Exercise — Output, please, exactly those lines of the listing that come before the line with "return gap_before(number)", along with that line itself.

Supplied data —
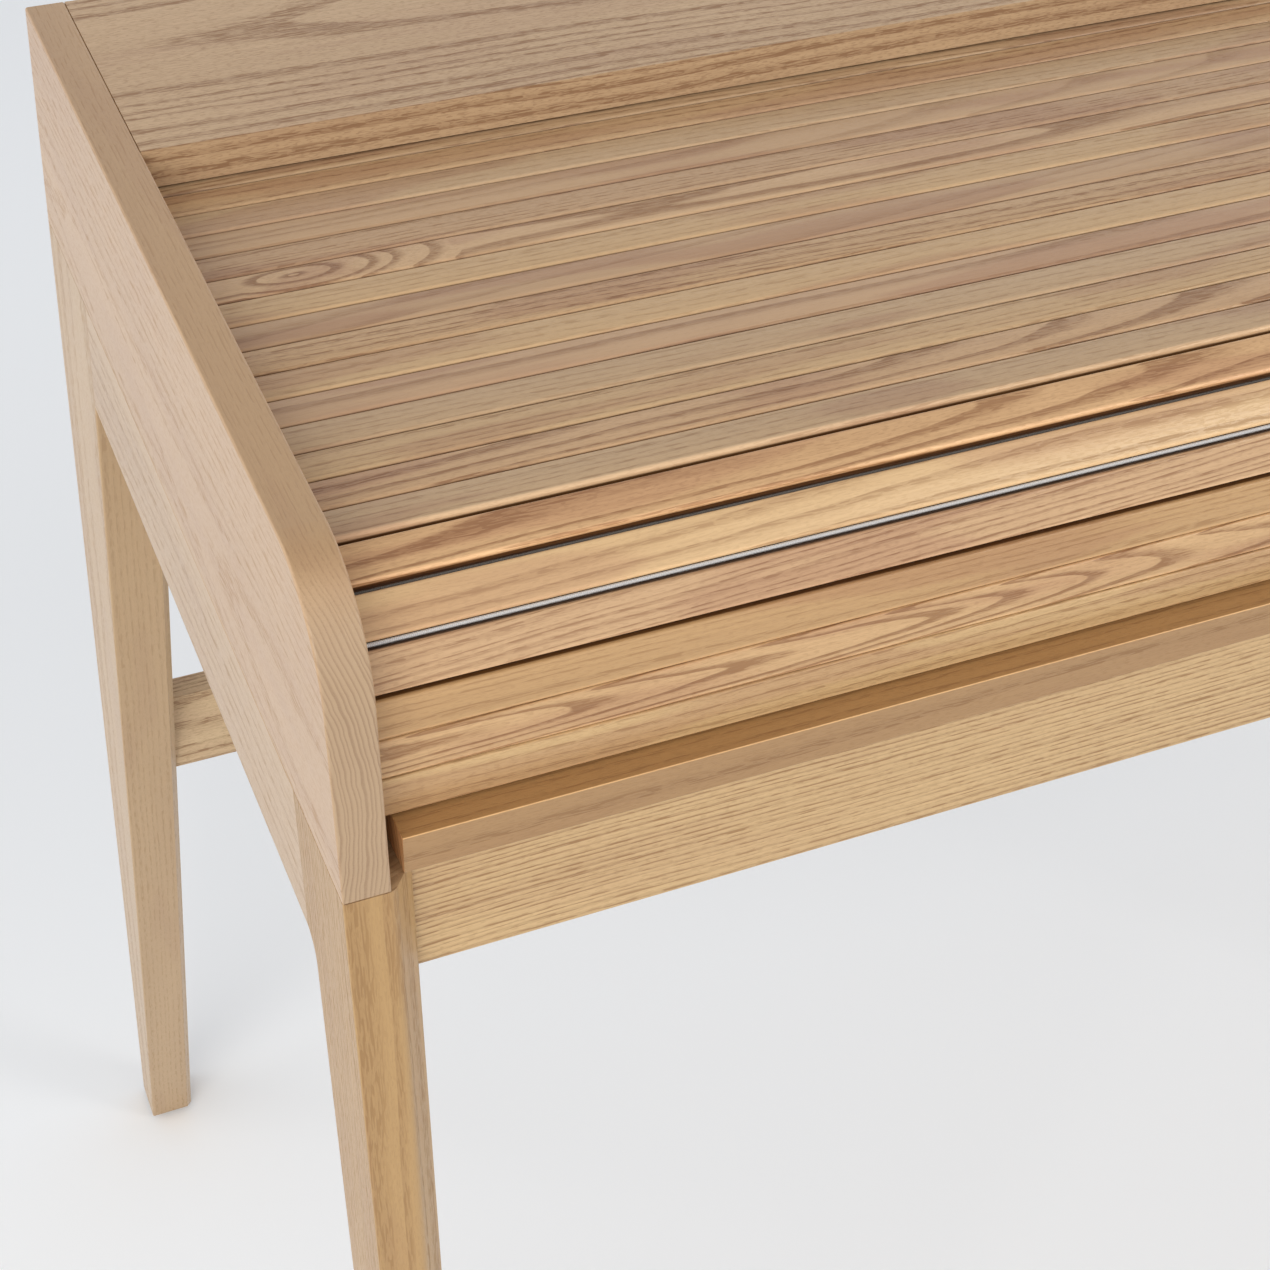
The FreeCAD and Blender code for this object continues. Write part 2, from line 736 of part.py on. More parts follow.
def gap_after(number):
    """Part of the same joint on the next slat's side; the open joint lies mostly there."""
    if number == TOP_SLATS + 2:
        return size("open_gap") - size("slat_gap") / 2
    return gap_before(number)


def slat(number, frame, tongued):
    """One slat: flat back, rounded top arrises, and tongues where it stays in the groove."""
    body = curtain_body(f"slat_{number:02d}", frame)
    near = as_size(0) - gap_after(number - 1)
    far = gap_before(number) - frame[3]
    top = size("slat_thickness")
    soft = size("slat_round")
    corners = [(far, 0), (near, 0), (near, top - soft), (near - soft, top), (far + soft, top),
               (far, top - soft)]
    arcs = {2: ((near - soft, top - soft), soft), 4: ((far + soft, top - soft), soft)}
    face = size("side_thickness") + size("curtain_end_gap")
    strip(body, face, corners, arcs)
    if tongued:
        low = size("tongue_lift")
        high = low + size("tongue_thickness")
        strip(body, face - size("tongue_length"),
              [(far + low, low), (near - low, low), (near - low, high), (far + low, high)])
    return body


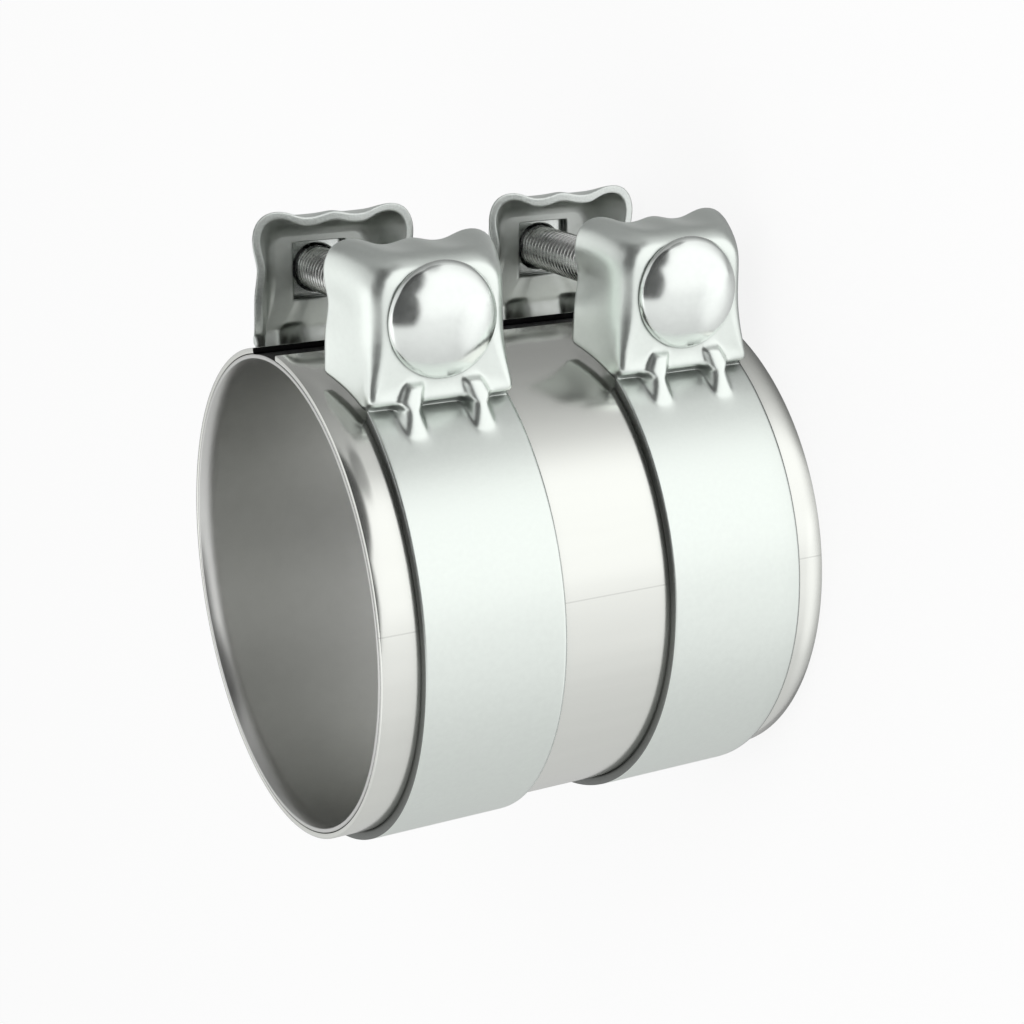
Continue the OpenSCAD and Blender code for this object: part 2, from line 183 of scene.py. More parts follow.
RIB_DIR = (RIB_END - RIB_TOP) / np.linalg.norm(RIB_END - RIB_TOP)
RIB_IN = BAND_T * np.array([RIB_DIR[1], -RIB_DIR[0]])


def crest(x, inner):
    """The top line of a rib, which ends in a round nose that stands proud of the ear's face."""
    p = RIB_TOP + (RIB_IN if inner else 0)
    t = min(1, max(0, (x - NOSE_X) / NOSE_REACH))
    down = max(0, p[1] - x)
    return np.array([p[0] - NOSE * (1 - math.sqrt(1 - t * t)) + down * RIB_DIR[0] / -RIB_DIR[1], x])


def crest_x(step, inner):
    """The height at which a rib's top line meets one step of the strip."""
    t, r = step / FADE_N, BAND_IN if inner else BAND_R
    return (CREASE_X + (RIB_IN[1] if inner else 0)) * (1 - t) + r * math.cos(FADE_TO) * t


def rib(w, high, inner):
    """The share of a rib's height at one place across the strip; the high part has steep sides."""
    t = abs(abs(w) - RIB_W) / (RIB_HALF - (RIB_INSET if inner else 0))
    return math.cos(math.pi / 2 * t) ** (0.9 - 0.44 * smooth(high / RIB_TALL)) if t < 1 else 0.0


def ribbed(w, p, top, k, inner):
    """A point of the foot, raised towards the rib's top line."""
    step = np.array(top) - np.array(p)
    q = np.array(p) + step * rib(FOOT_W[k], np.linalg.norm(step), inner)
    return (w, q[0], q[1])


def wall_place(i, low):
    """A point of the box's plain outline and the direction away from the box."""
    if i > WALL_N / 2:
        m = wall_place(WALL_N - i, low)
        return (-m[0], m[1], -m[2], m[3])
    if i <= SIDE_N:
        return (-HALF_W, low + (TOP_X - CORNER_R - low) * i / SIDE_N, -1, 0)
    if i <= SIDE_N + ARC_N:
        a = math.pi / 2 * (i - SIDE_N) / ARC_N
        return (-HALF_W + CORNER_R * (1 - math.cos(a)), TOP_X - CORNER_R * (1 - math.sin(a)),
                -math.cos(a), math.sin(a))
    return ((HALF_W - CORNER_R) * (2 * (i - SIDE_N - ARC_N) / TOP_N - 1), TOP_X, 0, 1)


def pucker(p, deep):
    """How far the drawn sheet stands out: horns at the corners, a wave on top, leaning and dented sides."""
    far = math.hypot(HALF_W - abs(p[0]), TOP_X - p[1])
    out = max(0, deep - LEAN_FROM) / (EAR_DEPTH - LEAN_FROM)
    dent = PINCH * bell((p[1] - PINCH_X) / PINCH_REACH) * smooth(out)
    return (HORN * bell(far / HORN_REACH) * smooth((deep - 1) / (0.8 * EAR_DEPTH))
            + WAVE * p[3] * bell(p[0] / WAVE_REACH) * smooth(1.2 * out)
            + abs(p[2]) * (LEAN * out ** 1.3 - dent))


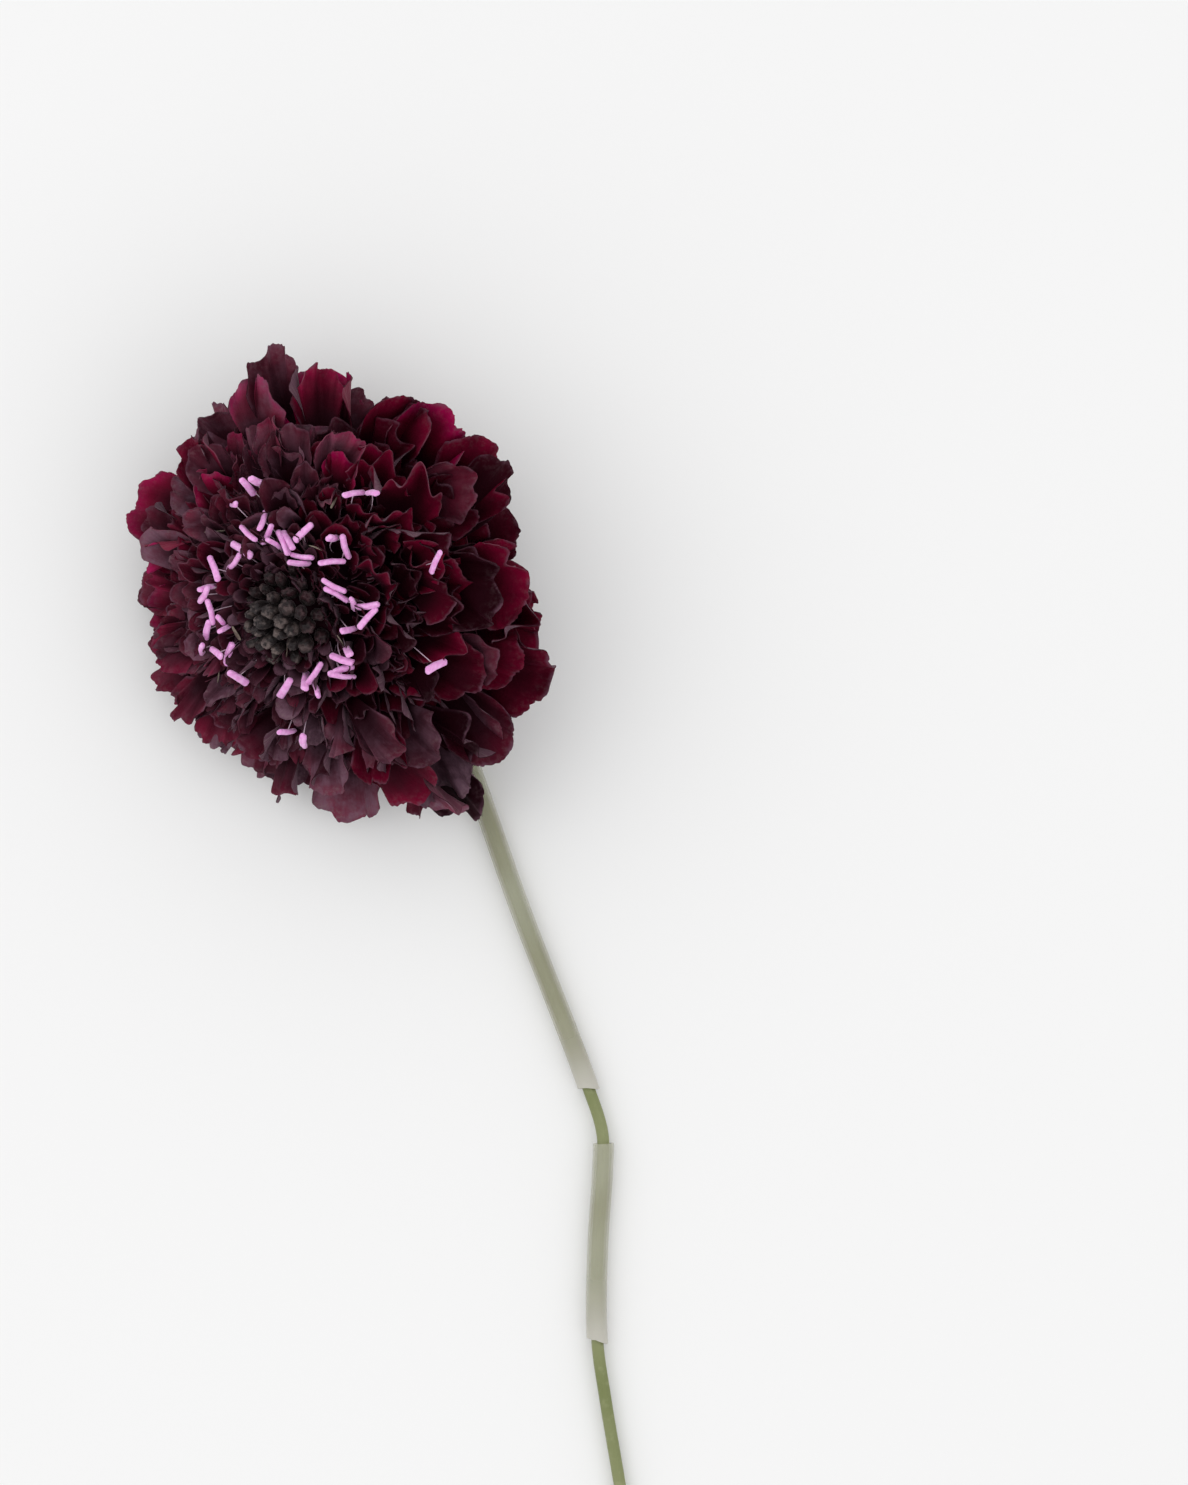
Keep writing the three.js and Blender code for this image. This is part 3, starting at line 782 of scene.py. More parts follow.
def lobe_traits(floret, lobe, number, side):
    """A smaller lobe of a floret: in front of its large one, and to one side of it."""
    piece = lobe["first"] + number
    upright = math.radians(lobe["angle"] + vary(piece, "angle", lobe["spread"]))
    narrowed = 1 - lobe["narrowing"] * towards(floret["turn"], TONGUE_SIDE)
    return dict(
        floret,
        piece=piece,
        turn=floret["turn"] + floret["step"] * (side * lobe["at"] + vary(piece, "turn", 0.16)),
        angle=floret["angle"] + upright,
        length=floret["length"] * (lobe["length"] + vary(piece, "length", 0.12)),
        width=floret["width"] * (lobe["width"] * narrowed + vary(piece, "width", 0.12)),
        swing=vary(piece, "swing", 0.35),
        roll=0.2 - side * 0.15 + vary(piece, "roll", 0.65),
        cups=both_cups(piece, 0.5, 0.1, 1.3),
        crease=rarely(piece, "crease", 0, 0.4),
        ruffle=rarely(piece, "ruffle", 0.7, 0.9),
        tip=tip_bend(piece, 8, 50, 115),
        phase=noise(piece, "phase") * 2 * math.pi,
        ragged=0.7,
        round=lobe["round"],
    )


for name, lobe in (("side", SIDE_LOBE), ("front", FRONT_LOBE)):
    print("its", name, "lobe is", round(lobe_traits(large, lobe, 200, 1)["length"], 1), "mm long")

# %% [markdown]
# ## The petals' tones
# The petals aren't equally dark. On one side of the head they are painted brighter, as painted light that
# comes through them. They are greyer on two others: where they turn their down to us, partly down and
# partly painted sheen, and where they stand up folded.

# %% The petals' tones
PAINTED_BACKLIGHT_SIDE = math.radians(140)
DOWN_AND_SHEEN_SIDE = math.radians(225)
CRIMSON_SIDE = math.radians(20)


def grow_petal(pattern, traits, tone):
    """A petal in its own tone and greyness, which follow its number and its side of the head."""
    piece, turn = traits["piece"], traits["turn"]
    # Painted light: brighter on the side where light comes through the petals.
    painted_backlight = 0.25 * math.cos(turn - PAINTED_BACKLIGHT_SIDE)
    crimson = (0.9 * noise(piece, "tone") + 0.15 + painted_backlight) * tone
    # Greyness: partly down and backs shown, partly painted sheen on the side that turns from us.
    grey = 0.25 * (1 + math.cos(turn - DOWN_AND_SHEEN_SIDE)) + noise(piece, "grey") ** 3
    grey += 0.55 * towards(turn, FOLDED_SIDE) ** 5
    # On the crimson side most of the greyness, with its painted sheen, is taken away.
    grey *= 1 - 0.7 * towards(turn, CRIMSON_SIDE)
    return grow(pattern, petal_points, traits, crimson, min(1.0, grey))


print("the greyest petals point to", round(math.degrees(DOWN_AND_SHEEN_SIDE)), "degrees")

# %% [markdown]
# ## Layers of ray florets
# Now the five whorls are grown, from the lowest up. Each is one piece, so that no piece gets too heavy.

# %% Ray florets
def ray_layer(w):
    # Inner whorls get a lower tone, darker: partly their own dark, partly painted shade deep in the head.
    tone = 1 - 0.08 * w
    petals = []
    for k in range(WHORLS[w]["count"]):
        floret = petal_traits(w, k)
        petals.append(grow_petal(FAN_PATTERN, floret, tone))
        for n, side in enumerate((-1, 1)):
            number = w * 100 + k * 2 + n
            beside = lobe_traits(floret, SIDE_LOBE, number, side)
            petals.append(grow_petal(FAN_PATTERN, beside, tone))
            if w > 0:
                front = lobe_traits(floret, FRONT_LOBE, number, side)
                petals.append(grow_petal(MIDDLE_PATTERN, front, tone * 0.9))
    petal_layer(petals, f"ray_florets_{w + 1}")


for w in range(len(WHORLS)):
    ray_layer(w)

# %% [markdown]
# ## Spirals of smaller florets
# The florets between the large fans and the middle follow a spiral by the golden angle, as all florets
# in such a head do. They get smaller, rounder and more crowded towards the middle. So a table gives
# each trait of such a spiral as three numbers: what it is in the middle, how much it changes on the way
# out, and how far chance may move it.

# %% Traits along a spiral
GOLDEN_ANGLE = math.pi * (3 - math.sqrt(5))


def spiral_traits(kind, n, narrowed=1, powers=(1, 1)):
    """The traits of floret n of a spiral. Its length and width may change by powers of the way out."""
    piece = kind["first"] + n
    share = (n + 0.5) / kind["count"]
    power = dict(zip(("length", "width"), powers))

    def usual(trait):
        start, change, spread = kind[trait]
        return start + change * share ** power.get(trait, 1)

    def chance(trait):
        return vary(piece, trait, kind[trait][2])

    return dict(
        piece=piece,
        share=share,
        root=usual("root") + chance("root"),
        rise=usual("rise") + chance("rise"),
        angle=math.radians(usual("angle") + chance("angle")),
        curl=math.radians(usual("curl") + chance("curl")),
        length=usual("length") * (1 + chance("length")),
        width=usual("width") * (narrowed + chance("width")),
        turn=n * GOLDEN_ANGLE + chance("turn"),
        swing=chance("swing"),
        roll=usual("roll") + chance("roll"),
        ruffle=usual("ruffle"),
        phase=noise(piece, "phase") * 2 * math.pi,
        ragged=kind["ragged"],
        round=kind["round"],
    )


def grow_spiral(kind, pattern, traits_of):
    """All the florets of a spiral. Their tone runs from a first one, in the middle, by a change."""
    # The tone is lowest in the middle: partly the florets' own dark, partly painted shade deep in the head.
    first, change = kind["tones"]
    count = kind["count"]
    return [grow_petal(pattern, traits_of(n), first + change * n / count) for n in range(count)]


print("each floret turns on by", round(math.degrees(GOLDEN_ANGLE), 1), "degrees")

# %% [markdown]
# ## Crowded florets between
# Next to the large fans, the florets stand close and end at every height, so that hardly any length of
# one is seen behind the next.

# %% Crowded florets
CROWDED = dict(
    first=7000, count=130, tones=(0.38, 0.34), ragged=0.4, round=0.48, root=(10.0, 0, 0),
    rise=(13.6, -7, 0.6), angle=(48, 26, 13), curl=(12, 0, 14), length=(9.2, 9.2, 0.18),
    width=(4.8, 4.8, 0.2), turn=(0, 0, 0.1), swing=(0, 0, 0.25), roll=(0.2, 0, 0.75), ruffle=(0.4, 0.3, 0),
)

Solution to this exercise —
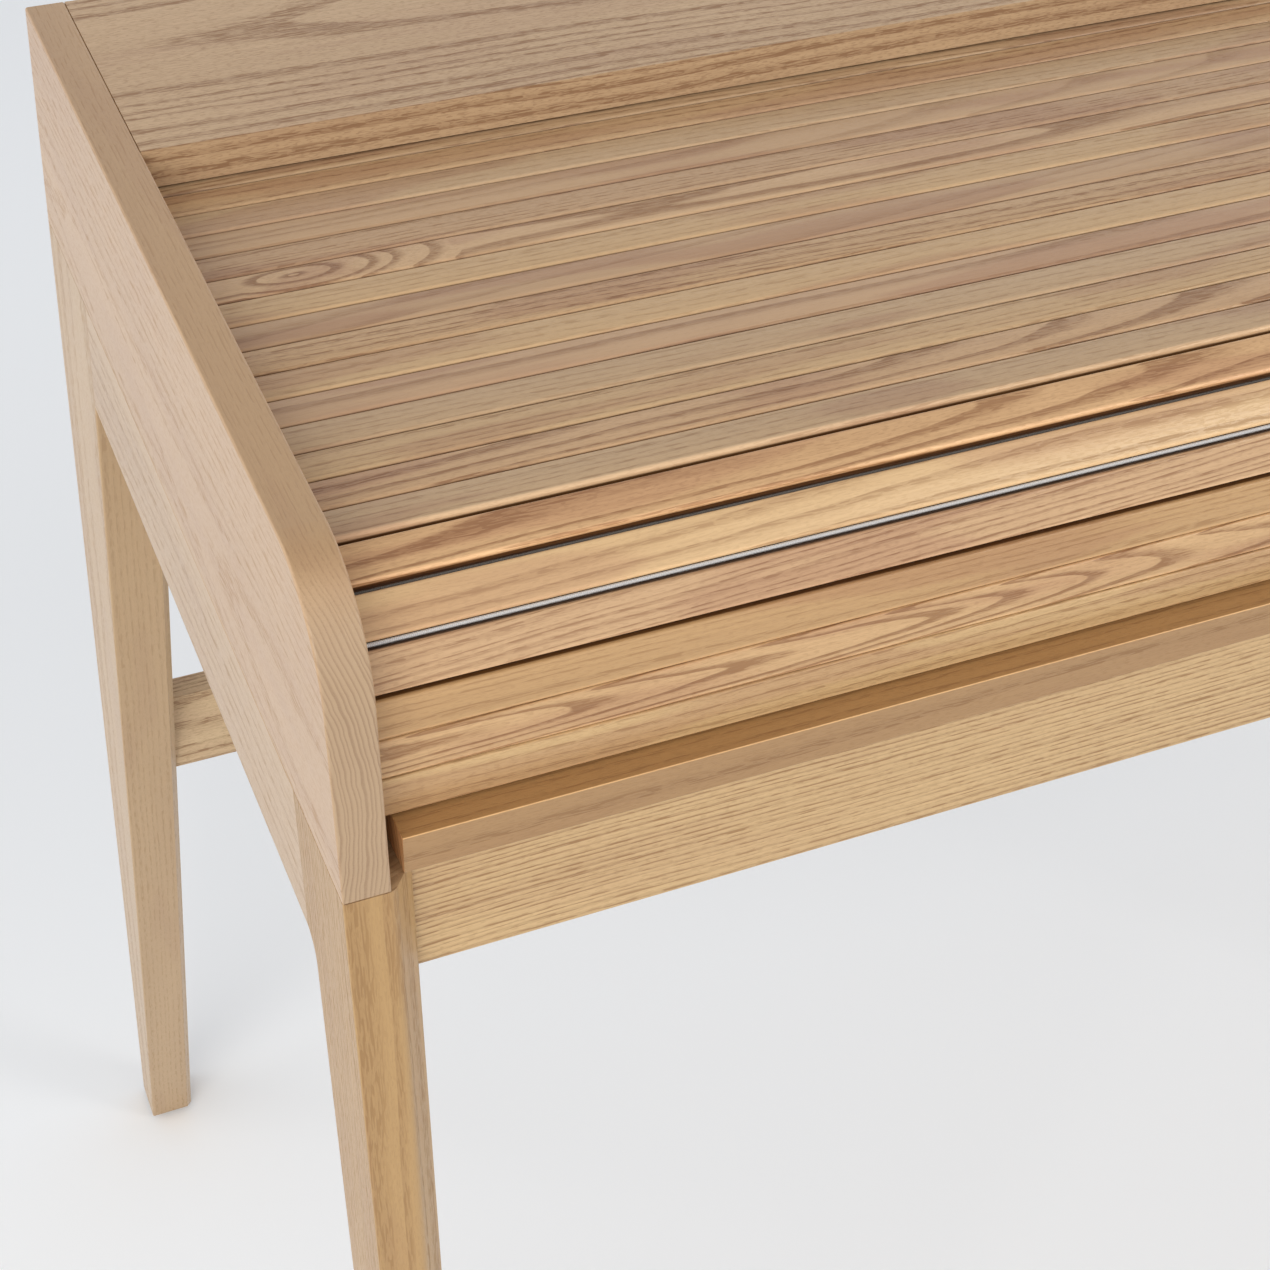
The FreeCAD and Blender code for this object continues. Write part 2, from line 736 of part.py on. More parts follow.
def gap_after(number):
    """Part of the same joint on the next slat's side; the open joint lies mostly there."""
    if number == TOP_SLATS + 2:
        return size("open_gap") - size("slat_gap") / 2
    return gap_before(number)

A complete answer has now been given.